* **EXERCISE INSTRUCTIONS**
Transcribe, exactly as they appear, the line that contains "low, high = Vector((1e9,)", the line that contains "point = shown.matrix_world", and every line in between, and nothing else.

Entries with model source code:

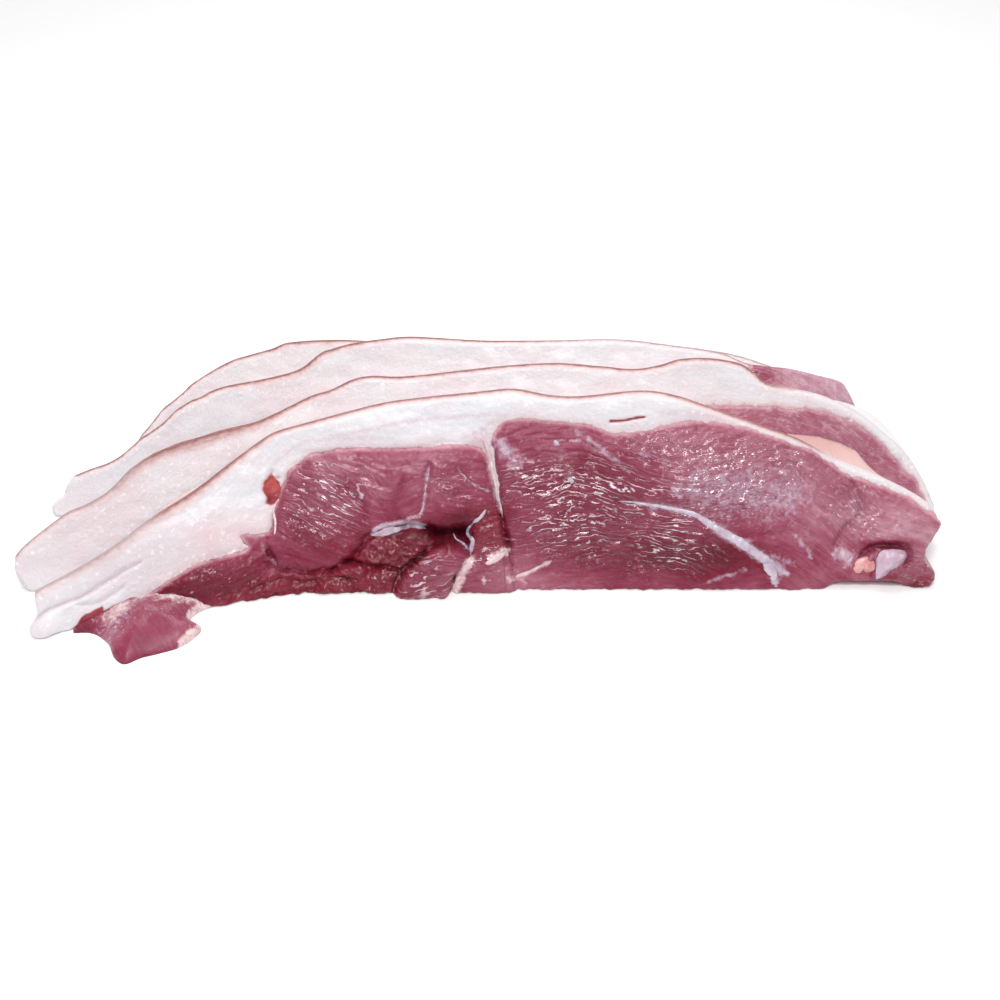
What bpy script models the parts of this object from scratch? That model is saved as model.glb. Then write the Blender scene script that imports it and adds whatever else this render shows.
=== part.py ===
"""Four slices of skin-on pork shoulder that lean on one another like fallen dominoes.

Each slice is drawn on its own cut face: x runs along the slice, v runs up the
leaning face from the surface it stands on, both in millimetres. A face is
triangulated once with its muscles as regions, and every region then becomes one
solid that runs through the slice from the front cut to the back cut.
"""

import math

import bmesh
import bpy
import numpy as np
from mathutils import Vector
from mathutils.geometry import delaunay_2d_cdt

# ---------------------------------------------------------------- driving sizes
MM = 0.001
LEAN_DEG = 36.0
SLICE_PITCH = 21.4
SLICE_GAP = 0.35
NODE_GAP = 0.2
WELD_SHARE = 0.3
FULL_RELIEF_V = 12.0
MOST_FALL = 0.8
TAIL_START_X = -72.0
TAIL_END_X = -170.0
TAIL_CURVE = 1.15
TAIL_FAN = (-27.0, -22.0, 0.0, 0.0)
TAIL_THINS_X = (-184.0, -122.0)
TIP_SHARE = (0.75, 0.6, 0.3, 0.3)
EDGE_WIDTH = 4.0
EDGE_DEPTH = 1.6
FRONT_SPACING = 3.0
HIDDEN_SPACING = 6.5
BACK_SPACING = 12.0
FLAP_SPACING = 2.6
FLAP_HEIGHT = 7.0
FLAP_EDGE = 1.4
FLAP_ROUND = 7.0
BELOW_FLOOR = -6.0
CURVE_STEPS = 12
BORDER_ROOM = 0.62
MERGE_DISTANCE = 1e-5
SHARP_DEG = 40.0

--

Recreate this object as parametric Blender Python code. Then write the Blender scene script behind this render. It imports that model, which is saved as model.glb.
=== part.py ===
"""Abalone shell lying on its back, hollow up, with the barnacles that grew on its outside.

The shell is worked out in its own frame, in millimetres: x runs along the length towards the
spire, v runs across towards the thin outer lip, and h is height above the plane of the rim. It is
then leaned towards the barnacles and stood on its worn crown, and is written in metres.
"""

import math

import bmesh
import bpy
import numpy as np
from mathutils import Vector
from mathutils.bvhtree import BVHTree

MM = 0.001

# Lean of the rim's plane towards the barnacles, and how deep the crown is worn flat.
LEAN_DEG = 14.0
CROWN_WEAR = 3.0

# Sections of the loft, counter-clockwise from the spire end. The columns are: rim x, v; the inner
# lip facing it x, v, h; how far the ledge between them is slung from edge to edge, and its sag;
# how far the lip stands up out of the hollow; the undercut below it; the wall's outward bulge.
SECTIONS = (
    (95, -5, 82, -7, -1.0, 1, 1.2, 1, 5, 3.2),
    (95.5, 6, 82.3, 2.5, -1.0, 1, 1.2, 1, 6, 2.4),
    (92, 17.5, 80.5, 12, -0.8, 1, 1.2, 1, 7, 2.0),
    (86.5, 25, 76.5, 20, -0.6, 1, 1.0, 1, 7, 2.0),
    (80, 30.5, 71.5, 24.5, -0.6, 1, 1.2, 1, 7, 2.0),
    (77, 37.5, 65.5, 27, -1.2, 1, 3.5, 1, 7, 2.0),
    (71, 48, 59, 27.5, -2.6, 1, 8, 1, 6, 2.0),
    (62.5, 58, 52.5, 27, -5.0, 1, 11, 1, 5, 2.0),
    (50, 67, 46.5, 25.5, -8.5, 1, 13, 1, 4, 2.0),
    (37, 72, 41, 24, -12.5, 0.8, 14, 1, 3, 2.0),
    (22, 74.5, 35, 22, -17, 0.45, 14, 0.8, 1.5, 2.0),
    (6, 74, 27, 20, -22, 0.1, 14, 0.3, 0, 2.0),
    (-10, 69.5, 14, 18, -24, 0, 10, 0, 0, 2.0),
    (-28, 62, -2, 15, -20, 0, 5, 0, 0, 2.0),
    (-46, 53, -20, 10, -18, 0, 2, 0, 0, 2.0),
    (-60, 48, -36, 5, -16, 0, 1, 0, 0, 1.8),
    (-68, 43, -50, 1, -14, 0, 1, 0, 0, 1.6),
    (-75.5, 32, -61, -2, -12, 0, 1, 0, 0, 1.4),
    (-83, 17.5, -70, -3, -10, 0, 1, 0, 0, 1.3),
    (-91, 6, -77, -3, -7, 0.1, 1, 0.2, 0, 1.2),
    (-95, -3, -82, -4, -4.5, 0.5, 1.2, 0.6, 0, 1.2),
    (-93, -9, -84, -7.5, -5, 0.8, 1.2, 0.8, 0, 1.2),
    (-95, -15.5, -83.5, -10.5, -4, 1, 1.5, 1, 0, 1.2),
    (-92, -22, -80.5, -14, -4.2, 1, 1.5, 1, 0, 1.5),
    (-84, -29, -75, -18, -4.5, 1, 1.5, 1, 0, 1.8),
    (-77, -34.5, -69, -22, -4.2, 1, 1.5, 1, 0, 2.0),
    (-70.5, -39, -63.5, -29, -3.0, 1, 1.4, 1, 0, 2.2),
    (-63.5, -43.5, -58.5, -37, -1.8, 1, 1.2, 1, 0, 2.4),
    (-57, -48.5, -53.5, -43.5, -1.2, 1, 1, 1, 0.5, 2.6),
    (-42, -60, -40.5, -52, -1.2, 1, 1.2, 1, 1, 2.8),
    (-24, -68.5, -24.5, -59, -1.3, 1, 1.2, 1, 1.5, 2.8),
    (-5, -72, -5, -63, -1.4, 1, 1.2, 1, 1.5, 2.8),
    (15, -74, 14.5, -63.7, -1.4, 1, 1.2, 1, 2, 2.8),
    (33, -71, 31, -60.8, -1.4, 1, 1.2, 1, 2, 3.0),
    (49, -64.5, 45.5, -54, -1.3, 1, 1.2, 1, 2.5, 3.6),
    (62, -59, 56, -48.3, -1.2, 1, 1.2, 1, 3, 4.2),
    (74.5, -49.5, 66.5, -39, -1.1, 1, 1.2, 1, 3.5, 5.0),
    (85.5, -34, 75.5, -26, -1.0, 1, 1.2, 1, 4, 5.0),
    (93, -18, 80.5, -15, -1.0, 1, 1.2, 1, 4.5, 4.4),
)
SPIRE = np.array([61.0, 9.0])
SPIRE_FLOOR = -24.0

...

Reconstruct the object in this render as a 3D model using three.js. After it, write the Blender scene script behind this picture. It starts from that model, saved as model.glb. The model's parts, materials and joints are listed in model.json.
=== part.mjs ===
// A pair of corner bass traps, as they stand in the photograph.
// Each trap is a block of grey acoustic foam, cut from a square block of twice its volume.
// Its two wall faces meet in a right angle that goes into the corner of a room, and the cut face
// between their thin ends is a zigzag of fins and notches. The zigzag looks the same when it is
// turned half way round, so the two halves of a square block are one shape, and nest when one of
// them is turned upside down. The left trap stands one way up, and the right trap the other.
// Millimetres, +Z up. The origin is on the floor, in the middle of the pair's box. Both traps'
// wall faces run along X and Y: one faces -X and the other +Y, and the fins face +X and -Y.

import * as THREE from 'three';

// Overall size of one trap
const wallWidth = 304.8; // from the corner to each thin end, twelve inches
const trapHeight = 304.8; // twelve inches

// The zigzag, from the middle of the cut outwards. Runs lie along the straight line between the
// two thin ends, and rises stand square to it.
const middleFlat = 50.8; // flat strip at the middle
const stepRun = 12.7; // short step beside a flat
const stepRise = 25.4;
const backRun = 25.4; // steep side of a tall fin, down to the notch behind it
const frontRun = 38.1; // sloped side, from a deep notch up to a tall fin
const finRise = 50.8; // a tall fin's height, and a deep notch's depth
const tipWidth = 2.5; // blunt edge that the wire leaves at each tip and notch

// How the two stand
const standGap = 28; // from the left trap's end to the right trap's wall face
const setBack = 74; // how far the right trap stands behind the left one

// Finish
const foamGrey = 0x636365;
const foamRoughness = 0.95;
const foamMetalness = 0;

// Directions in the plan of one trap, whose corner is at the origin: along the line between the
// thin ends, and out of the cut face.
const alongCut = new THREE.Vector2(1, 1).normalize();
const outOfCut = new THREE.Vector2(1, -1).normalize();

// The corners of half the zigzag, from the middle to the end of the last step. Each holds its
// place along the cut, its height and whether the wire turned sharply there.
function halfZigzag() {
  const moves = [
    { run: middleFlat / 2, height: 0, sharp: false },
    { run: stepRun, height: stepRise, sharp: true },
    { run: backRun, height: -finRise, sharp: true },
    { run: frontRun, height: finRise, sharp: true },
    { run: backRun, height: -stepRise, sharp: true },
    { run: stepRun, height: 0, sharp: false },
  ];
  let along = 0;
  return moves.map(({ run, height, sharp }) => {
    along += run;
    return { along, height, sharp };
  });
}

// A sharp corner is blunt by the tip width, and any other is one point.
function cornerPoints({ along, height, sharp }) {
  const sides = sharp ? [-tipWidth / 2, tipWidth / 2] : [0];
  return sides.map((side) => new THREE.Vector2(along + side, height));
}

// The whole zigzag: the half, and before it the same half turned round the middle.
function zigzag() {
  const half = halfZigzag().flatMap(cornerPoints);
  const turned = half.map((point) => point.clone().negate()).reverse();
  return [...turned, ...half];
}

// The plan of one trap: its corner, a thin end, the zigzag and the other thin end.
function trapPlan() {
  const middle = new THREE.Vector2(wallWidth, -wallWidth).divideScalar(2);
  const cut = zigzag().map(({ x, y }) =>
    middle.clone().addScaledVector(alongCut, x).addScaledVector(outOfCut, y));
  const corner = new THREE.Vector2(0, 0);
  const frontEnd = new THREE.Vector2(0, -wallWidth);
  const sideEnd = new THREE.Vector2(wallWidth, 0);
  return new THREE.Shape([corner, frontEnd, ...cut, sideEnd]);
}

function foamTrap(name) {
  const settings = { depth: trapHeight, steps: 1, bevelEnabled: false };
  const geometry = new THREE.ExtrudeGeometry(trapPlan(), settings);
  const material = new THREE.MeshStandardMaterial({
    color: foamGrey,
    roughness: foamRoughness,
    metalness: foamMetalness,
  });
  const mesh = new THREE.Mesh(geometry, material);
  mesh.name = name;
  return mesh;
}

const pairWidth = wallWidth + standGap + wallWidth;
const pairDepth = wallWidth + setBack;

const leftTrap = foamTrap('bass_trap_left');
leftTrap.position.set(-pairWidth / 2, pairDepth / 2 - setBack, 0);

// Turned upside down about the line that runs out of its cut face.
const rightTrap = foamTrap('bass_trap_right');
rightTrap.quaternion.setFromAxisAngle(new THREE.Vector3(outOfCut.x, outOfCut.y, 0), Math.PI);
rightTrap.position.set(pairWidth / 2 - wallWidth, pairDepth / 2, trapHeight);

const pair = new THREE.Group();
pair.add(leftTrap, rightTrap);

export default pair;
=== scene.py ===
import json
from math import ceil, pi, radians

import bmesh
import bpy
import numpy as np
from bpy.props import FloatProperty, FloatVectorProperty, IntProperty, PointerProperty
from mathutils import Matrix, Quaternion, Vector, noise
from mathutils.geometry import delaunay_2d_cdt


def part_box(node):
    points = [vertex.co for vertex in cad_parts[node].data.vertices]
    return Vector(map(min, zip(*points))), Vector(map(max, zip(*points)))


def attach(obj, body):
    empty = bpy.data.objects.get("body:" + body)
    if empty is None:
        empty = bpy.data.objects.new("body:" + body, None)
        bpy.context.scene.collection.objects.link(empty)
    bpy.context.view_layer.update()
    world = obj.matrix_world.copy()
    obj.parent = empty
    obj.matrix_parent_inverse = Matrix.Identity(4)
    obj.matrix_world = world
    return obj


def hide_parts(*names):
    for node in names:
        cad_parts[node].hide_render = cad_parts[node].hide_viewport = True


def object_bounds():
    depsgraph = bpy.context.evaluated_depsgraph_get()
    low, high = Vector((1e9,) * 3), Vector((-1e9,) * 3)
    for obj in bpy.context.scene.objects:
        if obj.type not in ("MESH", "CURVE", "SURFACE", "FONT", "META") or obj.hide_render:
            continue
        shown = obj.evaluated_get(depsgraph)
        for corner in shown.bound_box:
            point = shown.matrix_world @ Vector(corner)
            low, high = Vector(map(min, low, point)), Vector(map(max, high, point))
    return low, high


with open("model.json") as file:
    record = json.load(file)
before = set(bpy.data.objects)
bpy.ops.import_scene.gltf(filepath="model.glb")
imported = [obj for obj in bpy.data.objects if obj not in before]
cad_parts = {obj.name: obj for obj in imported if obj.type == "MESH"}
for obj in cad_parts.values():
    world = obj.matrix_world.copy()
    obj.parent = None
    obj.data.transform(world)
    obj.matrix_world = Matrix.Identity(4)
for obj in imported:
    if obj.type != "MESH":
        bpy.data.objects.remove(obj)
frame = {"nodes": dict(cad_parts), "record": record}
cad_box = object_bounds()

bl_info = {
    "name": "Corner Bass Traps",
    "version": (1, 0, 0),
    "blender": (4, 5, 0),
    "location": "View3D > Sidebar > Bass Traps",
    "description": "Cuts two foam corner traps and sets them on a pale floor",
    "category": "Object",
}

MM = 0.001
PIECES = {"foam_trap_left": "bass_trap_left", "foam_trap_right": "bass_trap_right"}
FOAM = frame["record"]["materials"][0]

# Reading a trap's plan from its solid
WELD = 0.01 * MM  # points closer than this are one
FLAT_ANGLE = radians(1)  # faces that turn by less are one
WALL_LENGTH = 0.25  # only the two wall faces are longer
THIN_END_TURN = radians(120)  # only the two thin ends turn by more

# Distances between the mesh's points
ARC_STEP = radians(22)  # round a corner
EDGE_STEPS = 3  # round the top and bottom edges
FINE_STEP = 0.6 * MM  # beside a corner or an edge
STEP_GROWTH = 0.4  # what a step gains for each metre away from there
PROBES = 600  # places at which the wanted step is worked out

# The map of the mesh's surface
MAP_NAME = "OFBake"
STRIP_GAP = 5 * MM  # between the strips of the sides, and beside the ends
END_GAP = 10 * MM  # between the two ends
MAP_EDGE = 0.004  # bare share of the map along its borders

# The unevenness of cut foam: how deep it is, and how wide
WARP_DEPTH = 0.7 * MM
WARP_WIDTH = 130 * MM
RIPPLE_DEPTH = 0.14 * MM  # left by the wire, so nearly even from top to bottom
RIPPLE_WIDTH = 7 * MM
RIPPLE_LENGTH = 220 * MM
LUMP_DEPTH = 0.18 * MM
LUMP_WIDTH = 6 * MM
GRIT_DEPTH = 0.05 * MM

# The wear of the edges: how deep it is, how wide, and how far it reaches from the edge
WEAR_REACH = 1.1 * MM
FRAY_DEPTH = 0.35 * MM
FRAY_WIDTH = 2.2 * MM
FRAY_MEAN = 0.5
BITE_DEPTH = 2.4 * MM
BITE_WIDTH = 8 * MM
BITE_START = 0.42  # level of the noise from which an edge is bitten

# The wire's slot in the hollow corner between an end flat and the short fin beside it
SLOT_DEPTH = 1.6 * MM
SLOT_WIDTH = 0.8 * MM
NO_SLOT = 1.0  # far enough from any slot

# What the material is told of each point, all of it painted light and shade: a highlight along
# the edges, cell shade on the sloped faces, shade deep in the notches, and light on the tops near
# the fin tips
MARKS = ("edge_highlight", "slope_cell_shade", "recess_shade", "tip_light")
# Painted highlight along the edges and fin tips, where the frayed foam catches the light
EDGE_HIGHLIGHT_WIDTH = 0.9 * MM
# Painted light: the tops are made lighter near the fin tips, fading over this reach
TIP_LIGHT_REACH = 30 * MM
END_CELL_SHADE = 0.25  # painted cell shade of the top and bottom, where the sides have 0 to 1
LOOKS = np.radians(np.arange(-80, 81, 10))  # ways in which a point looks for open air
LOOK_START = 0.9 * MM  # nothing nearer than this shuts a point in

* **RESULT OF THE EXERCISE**
    low, high = Vector((1e9,) * 3), Vector((-1e9,) * 3)
    for obj in bpy.context.scene.objects:
        if obj.type not in ("MESH", "CURVE", "SURFACE", "FONT", "META") or obj.hide_render:
            continue
        shown = obj.evaluated_get(depsgraph)
        for corner in shown.bound_box:
            point = shown.matrix_world @ Vector(corner)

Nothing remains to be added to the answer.